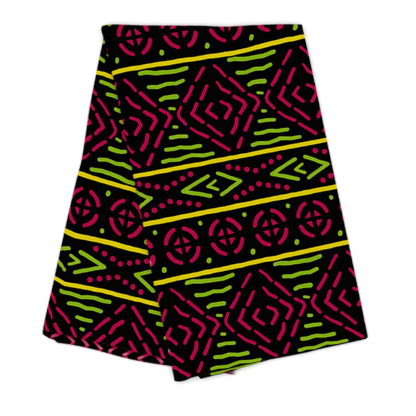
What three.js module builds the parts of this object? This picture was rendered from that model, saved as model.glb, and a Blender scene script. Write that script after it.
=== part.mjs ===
// A length of printed cotton cloth, folded and laid flat, in millimetres with +Z up.
// The cloth is folded in four along its length into a band. The band is turned back on itself at
// its top edge, so that a front wing leans right over a back wing that leans left.
//
// Every point is placed by three measures of the band:
//   s  across the band, from its long fold on the left to its open edge on the right
//   d  down from the turn's top edge, square to it
//   n  out from the middle of the band's thickness, towards the outside of the turn
// A hem is given by t, which runs down the band itself, along its long fold.

import * as THREE from 'three';

// the cloth and its folds
const BAND_WIDTH = 286;
const LEAN = THREE.MathUtils.degToRad(11.65);
const TURN_LEFT = -150.23;
const TURN_TOP = 257.46;
const TURN_RADIUS = 2.5;
const BACK_SHIFT = 7.5;
const BACK_SHIFT_DEPTH = 22;
const WAVE_DEPTH = 120;

// the walls, as distances out from the band's middle
const SHEET_OUT = 2.1;
const SHEET_IN = 1.1;
const HIDDEN_OUT = 0.8;
const SEAM_GAP = 0.3;

// how far each layer stops short of the band's open edge
const INNER_SHORT = 0.8;
const SECOND_SHORT = 0.6;
const THIRD_SHORT = 3;

// how the front wing comes down to the floor beyond the back wing's open edge
const FALL_START = 8;
const FALL_WIDTH = 50;

// mesh steps
const FRONT_STEPS = 21;
const FRONT_LAST_STEP = 506;
const BACK_STEPS = 19;
const BACK_LAST_STEP = 446;
const TURN_STEPS = 8;
const LIP_STEPS = 4;
const END_CLOSENESS = 0.6;
const COLUMNS = [4, 10, 20, 23, 34, 38, 55, 75, 95, 115, 137, 160, 185, 210, 235, 260, 283];

// where each layer is cut, by its t at a place across the band: outer is the layer on the outside
// of the turn, which is on top in the front wing and lowest in the back wing
const FRONT_CUTS = [
  { s: 0, outer: 526.4, second: 520, third: 513, inner: 516 },
  { s: 12, outer: 528, second: 521, third: 513, inner: 516 },
  { s: 26, outer: 525.6, second: 521, third: 514, inner: 517 },
  { s: 34, outer: 525.1, second: 521, third: 514, inner: 517 },
  { s: 38, outer: 524.4, second: 530.4, third: 515, inner: 517 },
  { s: 55, outer: 522.5, second: 529.3, third: 516, inner: 517 },
  { s: 75, outer: 521.5, second: 528.6, third: 516, inner: 516 },
  { s: 113, outer: 521, second: 525.6, third: 516, inner: 515 },
  { s: 137, outer: 522.4, second: 523.6, third: 515, inner: 515 },
  { s: 160, outer: 523.5, second: 521, third: 514, inner: 516 },
  { s: 278, outer: 522.8, second: 520, third: 514, inner: 516 },
  { s: 286, outer: 518.6, second: 516.5, third: 511, inner: 513 },
];
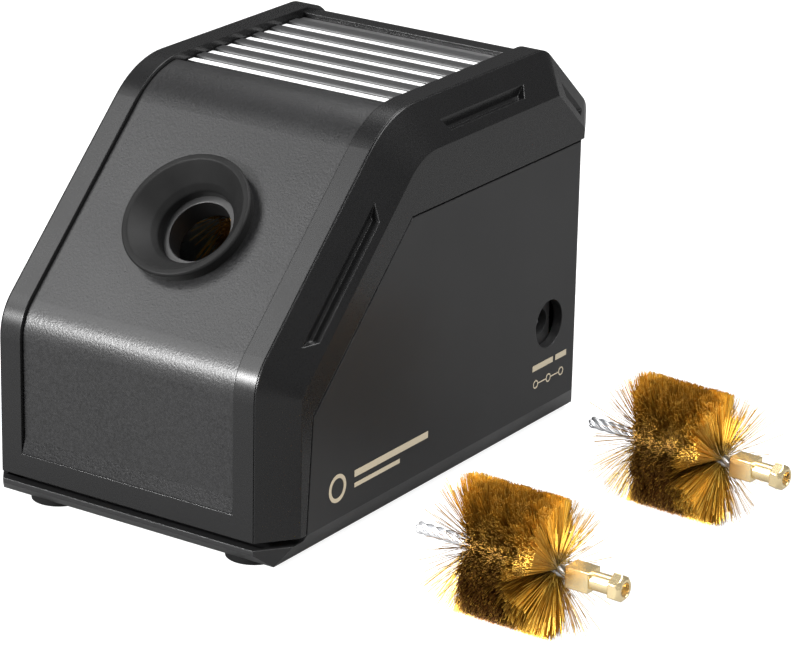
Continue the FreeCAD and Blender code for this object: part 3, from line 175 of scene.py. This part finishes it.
def moulded(name, level, rough, grain=0.35, depth=0.02, edge_radius=0.35, edge_light=1.6, tint=1.03,
            colour=None, specular=0.5, speckle=0.25, dull_below=None):
    """Moulded plastic: spark-eroded grain, faint flow mottling, and edges lightened by handling wear and a
    painted highlight. Faces that lean back below dull_below millimetres shine less, as painted shade."""
    g = Graph(name)
    base = colour or grey(level, tint)
    rounded = g.rounded(edge_radius)
    grain_noise = g.noise(grain, detail=3.0, rough=0.6)
    flow = g.noise(26.0, detail=2.0)
    lighter = rgb(*(min(1.0, c * (1 + speckle)) for c in base[:3]))
    darker = rgb(*(c * (1 - speckle) for c in base[:3]))
    # lighter edges: handling wear plus a painted highlight
    worn_and_highlit = rgb(*(min(1.0, c * edge_light) for c in base[:3]))
    speckled = g.blend(g.scale(grain_noise, 0, 1, 0.3, 0.7), darker, lighter)
    mottled = g.blend(g.scale(flow, 0, 0.35, 0.35, 0.65), speckled, base)
    edges = g.edge(rounded)
    g.set(Base_Color=g.blend(edges, mottled, worn_and_highlit))
    handled = g.math("MULTIPLY", g.scale(flow, 0.92, 1.08, 0.3, 0.7), rough)
    g.set(Roughness=g.math("ADD", handled, g.scale(grain_noise, -0.03, 0.03, 0.3, 0.7)))
    g.set(Specular_IOR_Level=specular)
    # painted shade: low faces that lean back get a lower specular level, so they shine less
    if dull_below:
        lean = g.split(g.node("ShaderNodeNewGeometry").outputs["Normal"])[2]
        low = g.scale(g.split()[2], 1, 0, (dull_below - 1) * MM, dull_below * MM)
        dust_and_painted_shade = g.math("MULTIPLY", low, g.scale(lean, 0, 1, 0.05, 0.2))
        g.set(Specular_IOR_Level=g.scale(dust_and_painted_shade, specular, specular * 0.3))
    g.set(Normal=g.bump(grain_noise, depth, rounded))
    return g.material


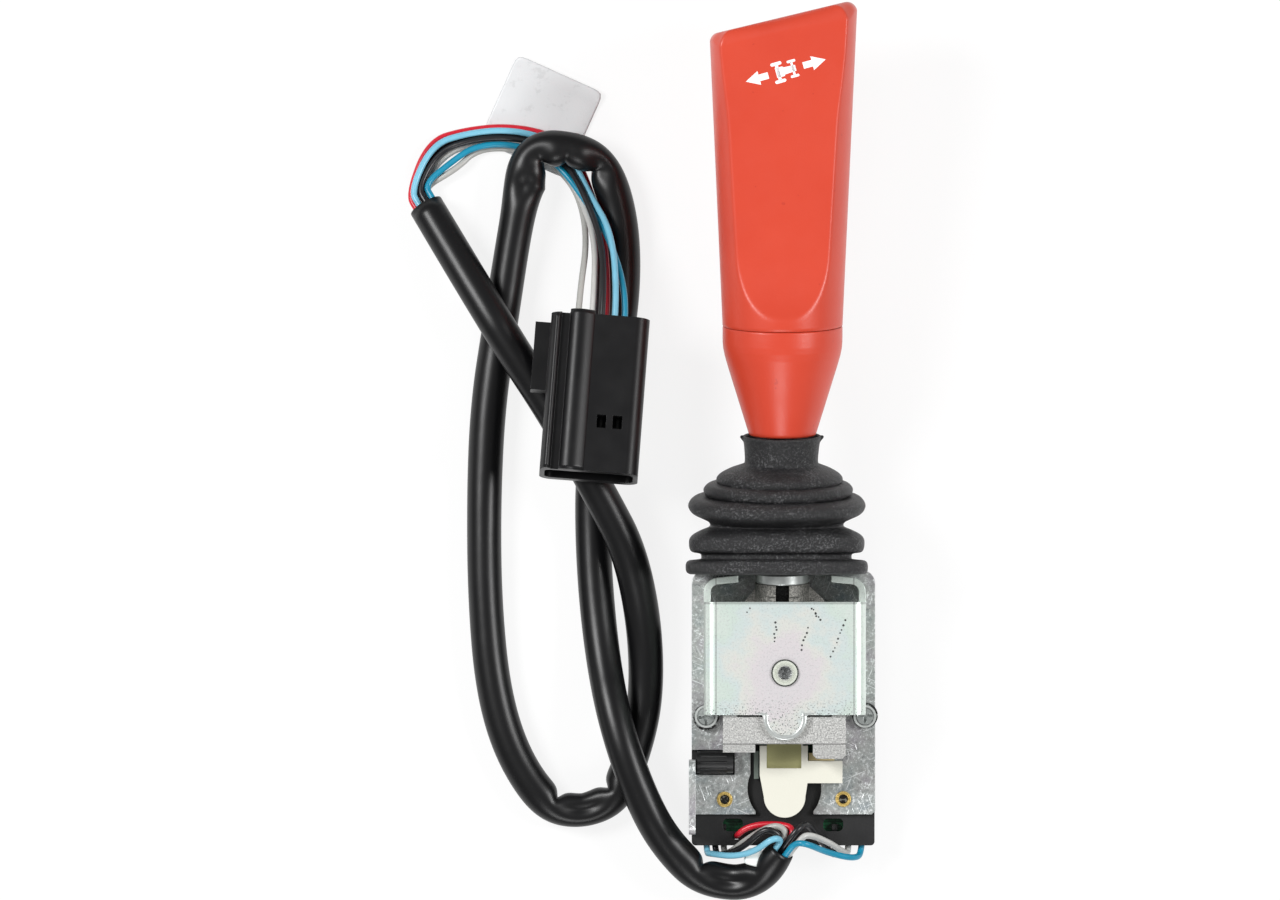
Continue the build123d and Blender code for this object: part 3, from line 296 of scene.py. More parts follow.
◆ ◆ ◆ ◆
# Set task:
Write out each line of the data above again, exactly as given.

# Answer to this problem:
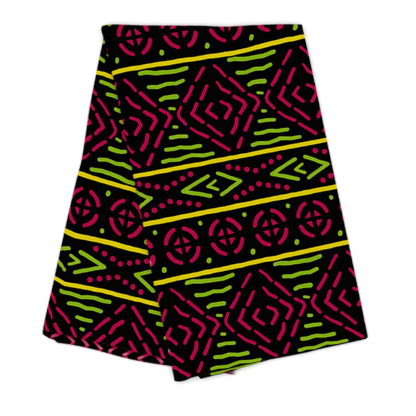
What three.js module builds the parts of this object? This picture was rendered from that model, saved as model.glb, and a Blender scene script. Write that script after it.
=== part.mjs ===
// A length of printed cotton cloth, folded and laid flat, in millimetres with +Z up.
// The cloth is folded in four along its length into a band. The band is turned back on itself at
// its top edge, so that a front wing leans right over a back wing that leans left.
//
// Every point is placed by three measures of the band:
//   s  across the band, from its long fold on the left to its open edge on the right
//   d  down from the turn's top edge, square to it
//   n  out from the middle of the band's thickness, towards the outside of the turn
// A hem is given by t, which runs down the band itself, along its long fold.

import * as THREE from 'three';

// the cloth and its folds
const BAND_WIDTH = 286;
const LEAN = THREE.MathUtils.degToRad(11.65);
const TURN_LEFT = -150.23;
const TURN_TOP = 257.46;
const TURN_RADIUS = 2.5;
const BACK_SHIFT = 7.5;
const BACK_SHIFT_DEPTH = 22;
const WAVE_DEPTH = 120;

// the walls, as distances out from the band's middle
const SHEET_OUT = 2.1;
const SHEET_IN = 1.1;
const HIDDEN_OUT = 0.8;
const SEAM_GAP = 0.3;

// how far each layer stops short of the band's open edge
const INNER_SHORT = 0.8;
const SECOND_SHORT = 0.6;
const THIRD_SHORT = 3;

// how the front wing comes down to the floor beyond the back wing's open edge
const FALL_START = 8;
const FALL_WIDTH = 50;

// mesh steps
const FRONT_STEPS = 21;
const FRONT_LAST_STEP = 506;
const BACK_STEPS = 19;
const BACK_LAST_STEP = 446;
const TURN_STEPS = 8;
const LIP_STEPS = 4;
const END_CLOSENESS = 0.6;
const COLUMNS = [4, 10, 20, 23, 34, 38, 55, 75, 95, 115, 137, 160, 185, 210, 235, 260, 283];

// where each layer is cut, by its t at a place across the band: outer is the layer on the outside
// of the turn, which is on top in the front wing and lowest in the back wing
const FRONT_CUTS = [
  { s: 0, outer: 526.4, second: 520, third: 513, inner: 516 },
  { s: 12, outer: 528, second: 521, third: 513, inner: 516 },
  { s: 26, outer: 525.6, second: 521, third: 514, inner: 517 },
  { s: 34, outer: 525.1, second: 521, third: 514, inner: 517 },
  { s: 38, outer: 524.4, second: 530.4, third: 515, inner: 517 },
  { s: 55, outer: 522.5, second: 529.3, third: 516, inner: 517 },
  { s: 75, outer: 521.5, second: 528.6, third: 516, inner: 516 },
  { s: 113, outer: 521, second: 525.6, third: 516, inner: 515 },
  { s: 137, outer: 522.4, second: 523.6, third: 515, inner: 515 },
  { s: 160, outer: 523.5, second: 521, third: 514, inner: 516 },
  { s: 278, outer: 522.8, second: 520, third: 514, inner: 516 },
  { s: 286, outer: 518.6, second: 516.5, third: 511, inner: 513 },
];
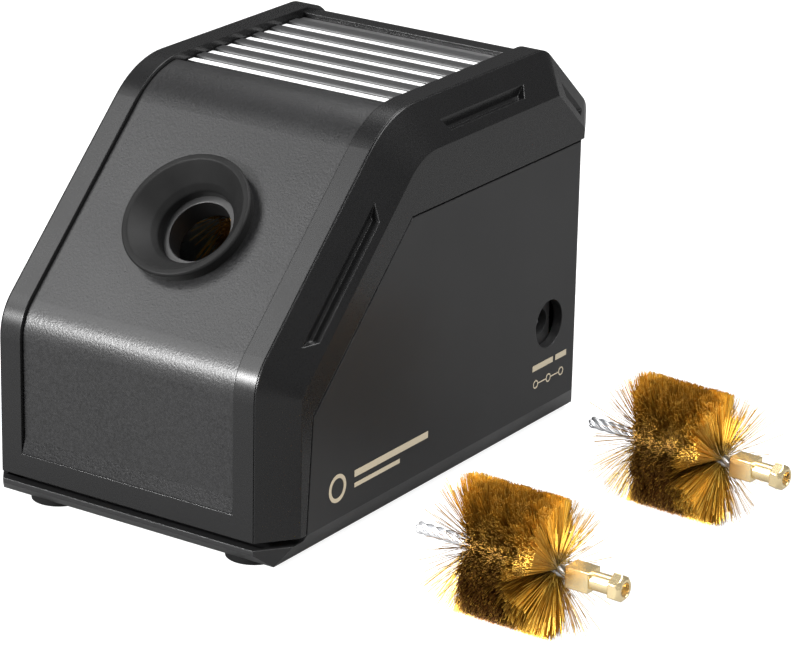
Continue the FreeCAD and Blender code for this object: part 3, from line 175 of scene.py. This part finishes it.
def moulded(name, level, rough, grain=0.35, depth=0.02, edge_radius=0.35, edge_light=1.6, tint=1.03,
            colour=None, specular=0.5, speckle=0.25, dull_below=None):
    """Moulded plastic: spark-eroded grain, faint flow mottling, and edges lightened by handling wear and a
    painted highlight. Faces that lean back below dull_below millimetres shine less, as painted shade."""
    g = Graph(name)
    base = colour or grey(level, tint)
    rounded = g.rounded(edge_radius)
    grain_noise = g.noise(grain, detail=3.0, rough=0.6)
    flow = g.noise(26.0, detail=2.0)
    lighter = rgb(*(min(1.0, c * (1 + speckle)) for c in base[:3]))
    darker = rgb(*(c * (1 - speckle) for c in base[:3]))
    # lighter edges: handling wear plus a painted highlight
    worn_and_highlit = rgb(*(min(1.0, c * edge_light) for c in base[:3]))
    speckled = g.blend(g.scale(grain_noise, 0, 1, 0.3, 0.7), darker, lighter)
    mottled = g.blend(g.scale(flow, 0, 0.35, 0.35, 0.65), speckled, base)
    edges = g.edge(rounded)
    g.set(Base_Color=g.blend(edges, mottled, worn_and_highlit))
    handled = g.math("MULTIPLY", g.scale(flow, 0.92, 1.08, 0.3, 0.7), rough)
    g.set(Roughness=g.math("ADD", handled, g.scale(grain_noise, -0.03, 0.03, 0.3, 0.7)))
    g.set(Specular_IOR_Level=specular)
    # painted shade: low faces that lean back get a lower specular level, so they shine less
    if dull_below:
        lean = g.split(g.node("ShaderNodeNewGeometry").outputs["Normal"])[2]
        low = g.scale(g.split()[2], 1, 0, (dull_below - 1) * MM, dull_below * MM)
        dust_and_painted_shade = g.math("MULTIPLY", low, g.scale(lean, 0, 1, 0.05, 0.2))
        g.set(Specular_IOR_Level=g.scale(dust_and_painted_shade, specular, specular * 0.3))
    g.set(Normal=g.bump(grain_noise, depth, rounded))
    return g.material


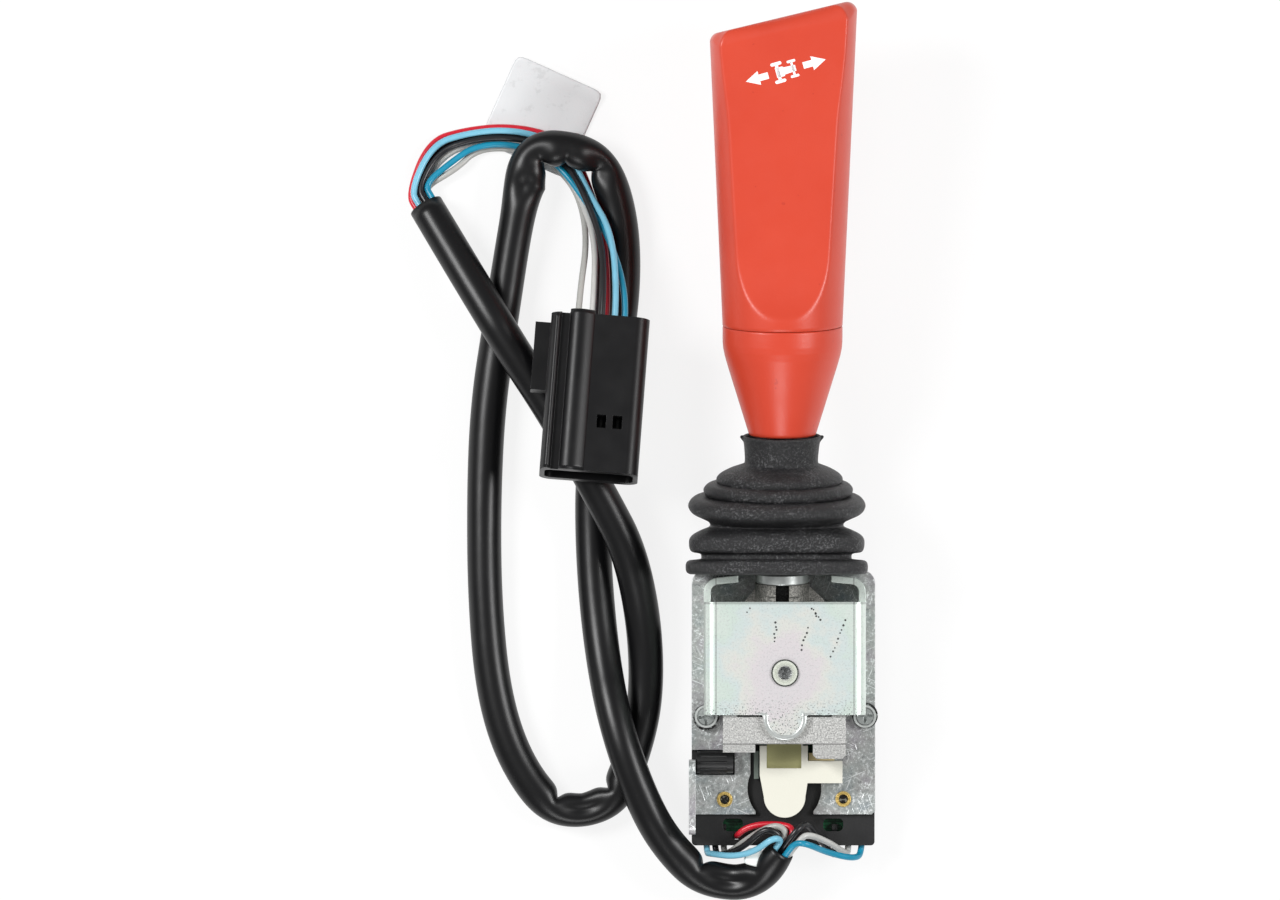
Continue the build123d and Blender code for this object: part 3, from line 296 of scene.py. More parts follow.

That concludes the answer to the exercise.